Among the other hot-selling photography books out this fall is America 24/7 (DK Publishing, $50). In May, some 25,000 photographers -- ranging from rank amateurs to Pulitzer Prize winners -- spent a week documenting American life with digital cameras, and the book collects their best work. Beyond: Visions of the Interplanetary Probes (Abrams, $55) is a collection of 295 photos of the earth, sun, Mars, and other planets taken by unmanned space probes. Photographer Michael Benson culled thousands of archived images for the ones he found most striking and awe-inspiring, then digitally rendered them into otherworldly landscapes.


A more ambitious photo study is the two-volume Diaspora: Homelands in Exile (HarperCollins, $100). French anthropologist and photographer Frédéric Brenner spent 25 years documenting the astonishing variety of Jewish cultures around the world. There are numerous surprises and ironies in images that include the Roman Jews who sell Catholic souvenirs outside the Vatican, and the Jewish barbers in Tajikistan with their Muslim customers. Volume 2 contains essays on the photos.

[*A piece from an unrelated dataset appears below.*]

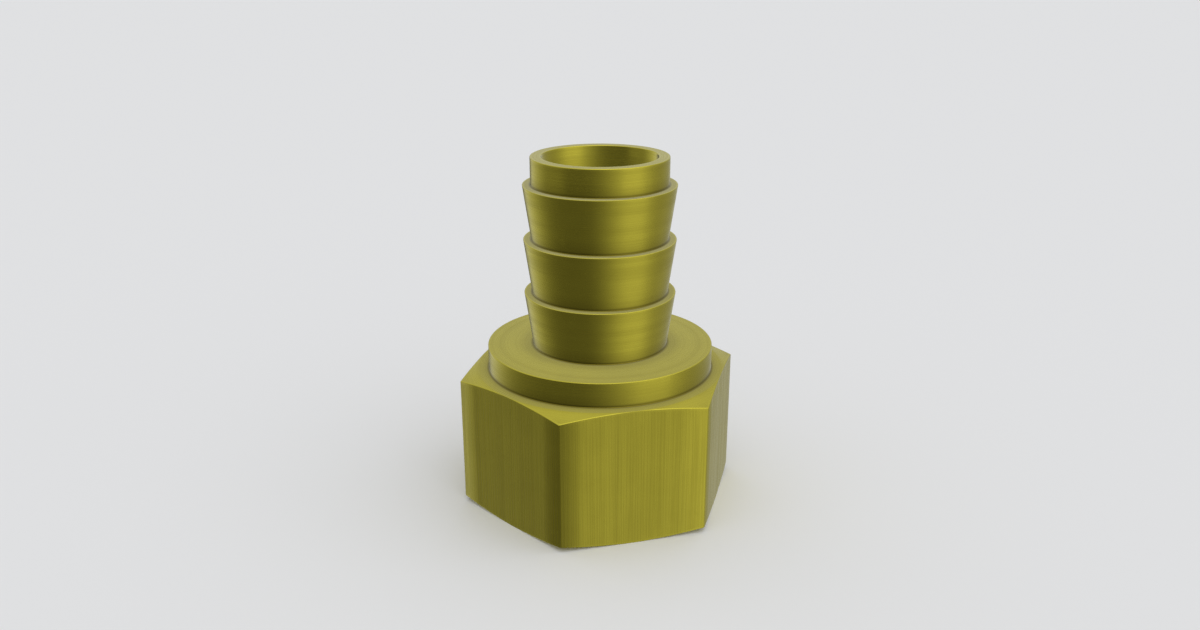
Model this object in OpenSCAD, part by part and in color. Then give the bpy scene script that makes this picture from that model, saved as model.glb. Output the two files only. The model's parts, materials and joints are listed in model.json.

Diane Arbus: Revelations (Random House, $100) coincides with a major retrospective of the photographer's work at the San Francisco Museum of Modern Art. Arbus, who died in 1971, may have had a keener eye for the weird and offbeat than any other noted photographer. The book contains considerable biographical material and many of her most memorable photos, as well as many that have never been shown before. Arbus' influence on Mary Ellen Mark is evident in the fascinating Twins (Aperture, $50), a collection of portraits of identical twins taken at the annual Twins Days Festival in Twinsburg, Ohio. You'll study each shot trying to spot the differences between the twins.

Another excellent, if sobering, collection by a celebrated photographer is Sally Mann's What Remains (Bulfinch Press, $50). After an escaped convict shot himself in the woods near her Virginia farmhouse, Mann photographed the site of his death as well as battlefields and other sites where people have died. Shot on glass plates instead of negatives, these photos have an eerie beauty.

Among the best new art books is The Art of Romare Bearden (Abrams, $50), published in concert with a retrospective of the artist's work on display at the National Gallery of Art in Washington. Bearden's colorful, innovative collages document jazz performances, church socials, and other elements of black culture from the 1940s though his death in 1988.

Portraits: A History (Abrams, $125) traces portraiture from 15th century masters such as Jan van Eyck and Albrecht Dürer to Andy Warhol's Marilyn Monroe silkscreens. The paintings are beautifully reproduced, and art historian Andreas Beyer offers a helpful text. Equally gorgeous is Hokusai (Phaidon, $95), a 520-page study of the Japanese painter and printmaker who lived from 1760 to 1849.

Less rarefied is The Art of the Chopper (Motorbooks International, $39.95). It profiles 20 motorcycle customizers and includes photos of their wildest creations. The bike lover on your list would no doubt rather have a real chopper, but those babies cost around $70,000. Maybe you should just give the book and quote the Rolling Stones on the card: "You can't always get what you want."